Senate Republicans just passed a $70 billion plan to end the government shutdown through reconciliation — completely bypassing Democrats. No negotiations. No concessions. No awkward bipartisan press conference where Chuck Schumer pretends he shaped the bill. Just Republicans governing without asking for permission.
About. Freaking. Time.
We have spent the better part of two decades watching Republican majorities negotiate themselves into oblivion. Every single time the GOP held the cards, some genius in leadership would decide that “reaching across the aisle” was more important than actually doing what voters sent them there to do. Every shutdown, every budget fight, every debt ceiling standoff ended the same way — Republicans caved, Democrats got 80% of what they wanted, and we all pretended it was a “compromise.”
Not this time.
This time, Senate Republicans looked at the reconciliation process — a tool that exists specifically so the majority party can pass budget legislation with a simple majority — and said, “Oh wait, we can just… use this?” Revolutionary concept, apparently.
The Democrats are furious. And not the performative fury where they hold a press conference and wag their fingers. Real fury. The kind where they realize they have absolutely zero leverage and there’s nothing they can do about it. No filibuster. No procedural tricks. No leverage. Reconciliation doesn’t care about your feelings.
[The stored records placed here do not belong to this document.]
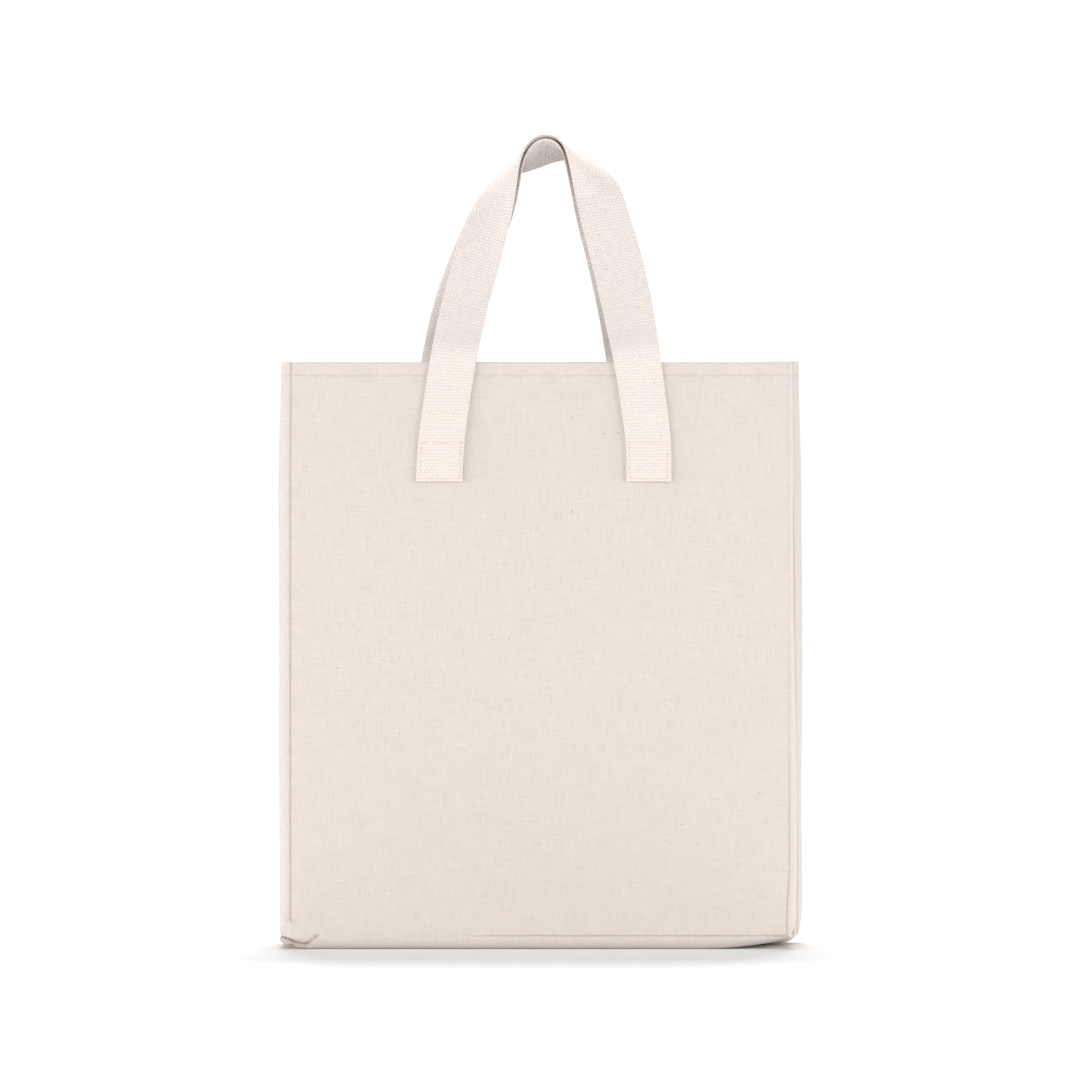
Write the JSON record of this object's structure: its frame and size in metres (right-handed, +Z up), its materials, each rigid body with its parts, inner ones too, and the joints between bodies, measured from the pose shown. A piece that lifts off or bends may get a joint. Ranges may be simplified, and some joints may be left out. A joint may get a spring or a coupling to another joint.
{
  "type": "canvas tote bag",
  "caption": "Upright natural canvas tote bag with a box gusset, turned hem and sewn webbing handles, which folds flat.",
  "frame": {"origin": "middle of the base, on the surface the bag stands on", "axes": "+Z up, the front panel faces -Y, +X to the right as seen from the front"},
  "size_m": [0.3704, 0.1046, 0.5788],
  "materials": {
    "canvas": "matte",
    "cotton_webbing": "matte",
    "cotton_thread": "matte"
  },
  "bodies": {
    "back_panel": {"back_panel": "canvas", "back_hem": "canvas", "back_hem_thread": "cotton_thread", "back_seam_thread": "cotton_thread", "left_base_corner": "canvas", "right_base_corner": "canvas", "back_left_tab": "cotton_webbing", "back_right_tab": "cotton_webbing", "back_left_tab_thread": "cotton_thread", "back_right_tab_thread": "cotton_thread"},
    "front_panel": {"front_panel": "canvas", "front_hem": "canvas", "front_hem_thread": "cotton_thread", "front_seam_thread": "cotton_thread", "front_left_tab": "cotton_webbing", "front_right_tab": "cotton_webbing", "front_left_tab_thread": "cotton_thread", "front_right_tab_thread": "cotton_thread"},
    "left_gusset_front": {"left_gusset_front_half": "canvas", "left_gusset_front_hem": "canvas", "left_gusset_front_hem_thread": "cotton_thread"},
    "left_gusset_back": {"left_gusset_back_half": "canvas", "left_gusset_back_hem": "canvas", "left_gusset_back_hem_thread": "cotton_thread"},
    "right_gusset_front": {"right_gusset_front_half": "canvas", "right_gusset_front_hem": "canvas", "right_gusset_front_hem_thread": "cotton_thread"},
    "right_gusset_back": {"right_gusset_back_half": "canvas", "right_gusset_back_hem": "canvas", "right_gusset_back_hem_thread": "cotton_thread"},
    "base_front": {"base_front_half": "canvas"},
    "front_handle_root": {"front_left_handle_root": "cotton_webbing", "front_right_handle_root": "cotton_webbing"},
    "front_handle": {"front_handle_loop": "cotton_webbing"},
    "base_back": {"base_back_half": "canvas"},
    "back_handle_root": {"back_left_handle_root": "cotton_webbing", "back_right_handle_root": "cotton_webbing"},
    "back_handle": {"back_handle_loop": "cotton_webbing"}
  },
  "joints": [
    {"name": "fold", "type": "hinge", "parent": "back_panel", "child": "left_gusset_back", "pos_m": [-0.1842, 0.0492, 0.2], "axis": [0, 0, 1], "range_deg": [0, 75], "deforming": ["left_base_corner", "right_base_corner"]},
    {"name": "left_gusset_crease", "type": "hinge", "parent": "left_gusset_back", "child": "left_gusset_front", "pos_m": [-0.185, 0, 0.2], "axis": [0, 0, 1], "range_deg": [-150, 0]},
    {"name": "left_front_seam", "type": "hinge", "parent": "left_gusset_front", "child": "front_panel", "pos_m": [-0.1842, -0.0492, 0.2], "axis": [0, 0, 1], "range_deg": [0, 75]},
    {"name": "right_back_seam", "type": "hinge", "parent": "back_panel", "child": "right_gusset_back", "pos_m": [0.1842, 0.0492, 0.2], "axis": [0, 0, 1], "range_deg": [-75, 0]},
    {"name": "right_front_seam", "type": "hinge", "parent": "front_panel", "child": "right_gusset_front", "pos_m": [0.1842, -0.0492, 0.2], "axis": [0, 0, 1], "range_deg": [0, 75]},
    {"name": "back_base_seam", "type": "hinge", "parent": "back_panel", "child": "base_back", "pos_m": [0, 0.0492, 0.0008], "axis": [-1, 0, 0], "range_deg": [0, 75]},
    {"name": "front_base_seam", "type": "hinge", "parent": "front_panel", "child": "base_front", "pos_m": [0, -0.0492, 0.0008], "axis": [1, 0, 0], "range_deg": [0, 75]},
    {"name": "front_handle_spread", "type": "hinge", "parent": "front_panel", "child": "front_handle_root", "pos_m": [0, -0.0523, 0.361], "axis": [1, 0, 0], "range_deg": [0, 9.45]},
    {"name": "back_handle_spread", "type": "hinge", "parent": "back_panel", "child": "back_handle_root", "pos_m": [0, 0.0523, 0.361], "axis": [-1, 0, 0], "range_deg": [0, 9.45]},
    {"name": "front_handle_swing", "type": "hinge", "parent": "front_handle_root", "child": "front_handle", "pos_m": [0, -0.0523, 0.418], "axis": [1, 0, 0], "range_deg": [0, 175]},
    {"name": "back_handle_swing", "type": "hinge", "parent": "back_handle_root", "child": "back_handle", "pos_m": [0, 0.0523, 0.418], "axis": [-1, 0, 0], "range_deg": [0, 175]}
  ],
  "couplings": [
    {"joint": "left_gusset_crease", "follows": "fold", "ratio": -2},
    {"joint": "left_front_seam", "follows": "fold", "ratio": 1},
    {"joint": "right_back_seam", "follows": "fold", "ratio": -1},
    {"joint": "right_front_seam", "follows": "fold", "ratio": 1},
    {"joint": "back_base_seam", "follows": "fold", "ratio": 1},
    {"joint": "front_base_seam", "follows": "fold", "ratio": 1},
    {"joint": "front_handle_spread", "follows": "fold", "ratio": 0.126},
    {"joint": "back_handle_spread", "follows": "fold", "ratio": 0.126}
  ]
}
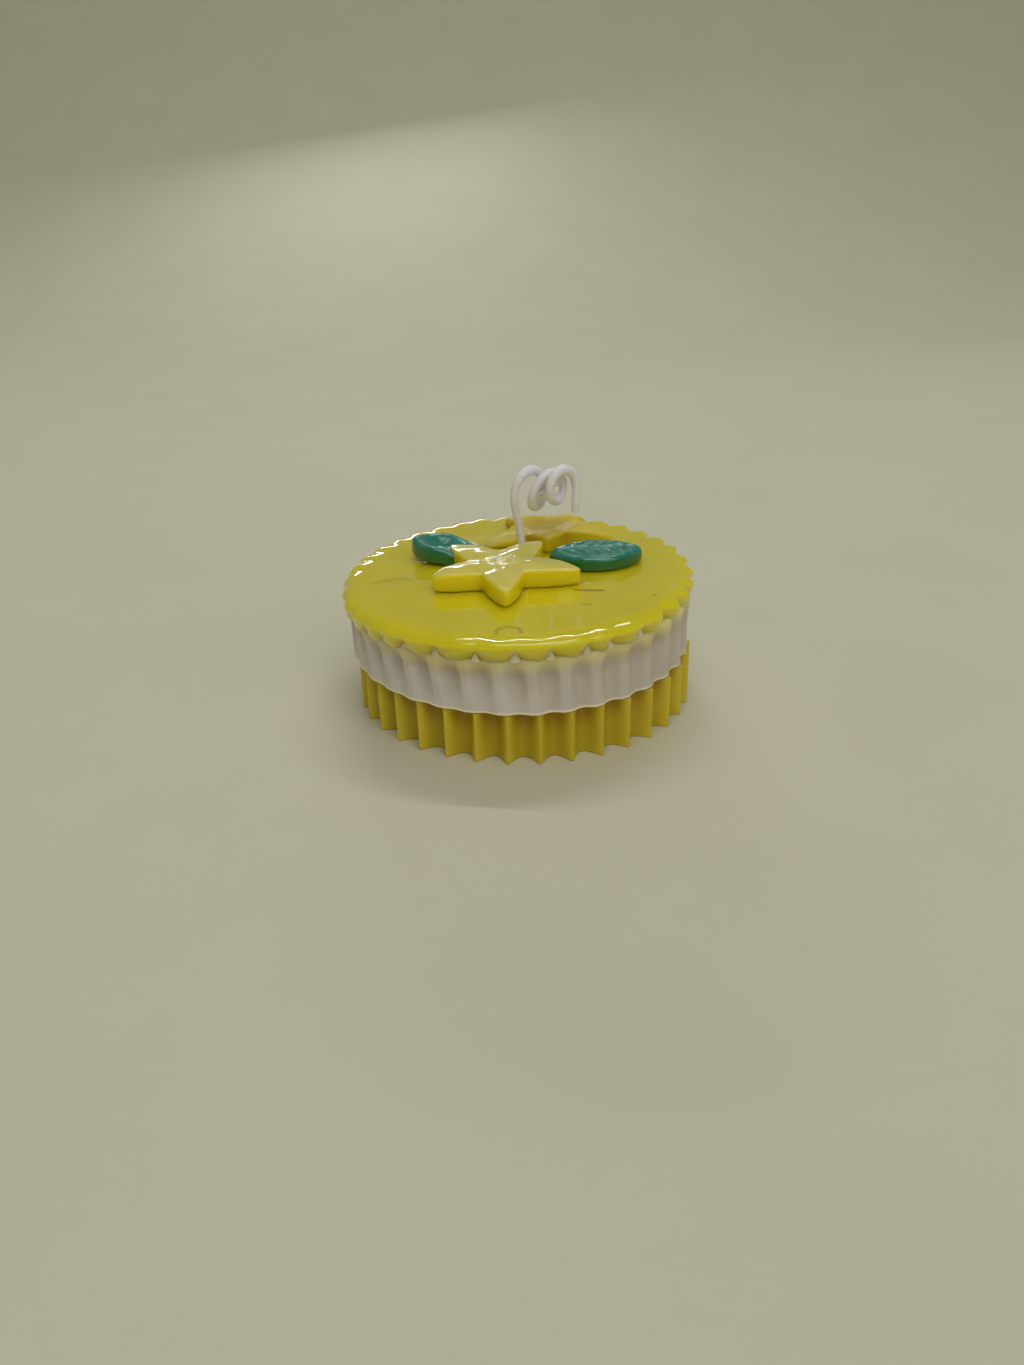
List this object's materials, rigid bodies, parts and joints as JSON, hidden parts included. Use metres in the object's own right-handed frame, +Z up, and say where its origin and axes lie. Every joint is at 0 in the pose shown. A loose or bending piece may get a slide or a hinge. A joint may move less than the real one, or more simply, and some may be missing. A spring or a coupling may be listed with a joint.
{
  "type": "decorative candle",
  "caption": "Low round fluted candle of stacked yellow and white wax discs with a glossy top, pale star flowers, green leaves and a curled wick.",
  "frame": {"origin": "middle of the fluted foot, on the surface that the candle stands on", "axes": "+Z up along the candle, +X to the viewer's right of the front flower, +Y to the back"},
  "size_m": [0.0823, 0.0833, 0.055],
  "materials": {
    "golden_wax": "opaque golden-yellow cast wax, satin",
    "white_wax": "white cast wax, satin",
    "yellow_gel": "translucent yellow gel wax, wet gloss",
    "pale_yellow_wax": "translucent pale yellow cast wax, gloss",
    "green_wax": "green cast wax with pressed veins, gloss",
    "waxed_cotton": "braided white cotton, dipped in wax",
    "tinned_steel": "thin pressed steel, tinned"
  },
  "bodies": {
    "root": {"base_tier": "golden_wax", "middle_tier": "white_wax", "top_tier": "yellow_gel", "front_star_flower": "pale_yellow_wax", "rear_star_flower": "pale_yellow_wax", "right_leaf": "green_wax", "left_leaf": "green_wax", "wick": "waxed_cotton", "wick_tab": "tinned_steel"}
  },
  "joints": []
}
Democrats spent the entire shutdown convinced that Republicans would eventually buckle. That’s the playbook, right? Government shuts down, media blames Republicans, poll numbers dip, GOP leadership panics, and suddenly we’re signing whatever Nancy Pelosi’s successor slides across the table. It’s worked like clockwork for thirty years.
Except this time nobody panicked. Nobody blinked. Republicans just went around them.
$70 billion. Done. No Democrat fingerprints on it. No poison pills. No last-minute additions funding some random left-wing wish list item disguised as “essential government services.” Just a clean bill to reopen the government on Republican terms.
And the best part? Democrats can’t even complain about the process. Reconciliation is the same tool Democrats used to ram through the so-called “Inflation Reduction Act” — their massive climate spending boondoggle that had about as much to do with reducing inflation as a chocolate teapot has to do with brewing tea. They loved reconciliation when it served their agenda. Funny how the rules stop being fair when the other team uses them.
The media is already spinning this as “Republicans governing without consensus” and “a dangerous precedent for partisan budgeting.” Dangerous precedent? Democrats literally used reconciliation to pass Obamacare. They used it for the American Rescue Plan. They used it every time they had the votes. But when Republicans do the exact same thing, suddenly it’s a threat to democracy.
We’re supposed to care about this criticism. We don’t.
Here’s what actually happened: voters gave Republicans a majority. Republicans used that majority to pass legislation. That’s how representative government works. That’s literally the entire point of winning elections. You win, you govern. You lose, you watch.
Democrats are watching.
The shutdown is over. The government reopens on terms set by the party that won the election. No hostage negotiations. No ransom payments disguised as “bipartisan compromise.” No giving away the store to people who would rather see the whole thing burn down than let Republicans have a win.
Senator Schumer held a press conference calling the bill “reckless” and “exclusionary.” Exclusionary! The man who spent four years governing with the thinnest possible majority and zero interest in Republican input is upset about being excluded. Someone get this man a mirror.
The lesson here is simple, and we hope Republican leadership is taking notes with a permanent marker: you don’t need Democrats to govern. You never did. You just needed the spine to act like a majority party instead of a minority party with extra seats.
Reconciliation exists. Use it. Pass the budget. Fund the wall. Cut the agencies that need cutting. And when Democrats scream about process, remind them who wrote the playbook.
We are SO BACK, baby. This is what winning looks like when your side actually plays to win.